Loud shrieks and giggling mixed with cries of triumph as the little blighters met their ends at the ends of rolled-up magazines. They were hard to kill though and sometimes they reminded me of Freddy, Jason, and that guy in the hockey-mask in the Halloween movies: you THINK they're dead, but they come back....
But we made it through the Corridor with only a couple of us bitten. Though many of us got slapped. What's a little pent-up aggression between truck-mates anyhow? :)
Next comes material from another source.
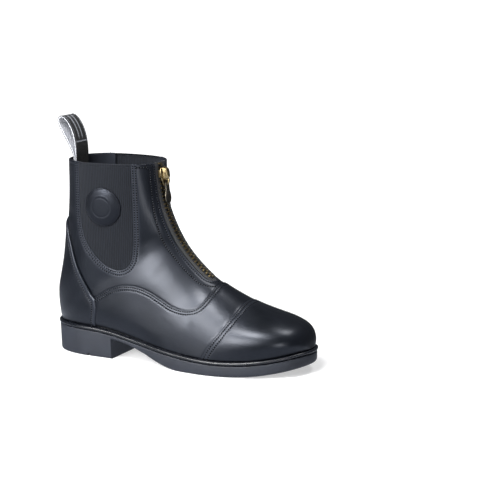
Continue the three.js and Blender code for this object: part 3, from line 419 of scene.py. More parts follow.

Aside from our encounter with the flies, the only bugs of note I saw were the strange brown thing in my photograph above (it was about as big as my thumb), a few shiny little beetles that reminded me of things I find in my own garden, and one jolly round dung beetle that whirred with a noise like a tiny helicopter into our campsite and smacked poor Helen in the side of the head.
I was quite pleased to see a dung beetle. They've always amused me when I've seen them in nature films, and they are the insect I always think of first when I think about Africa. I believe they are also known as scarab beetles, which has a mystical Egyptian air about the name. In person, they are fat and trundle about with no air of mystery whatsoever.
I picked it up and let it crawl in my hands. It was quite heavy. There was a mixture of interest and revulsion around the campfire, but I showed it to anyone who wanted to see it. Helen probably thought I was crazy, but I'd be feeling poorly toward anything that hit me in the head too.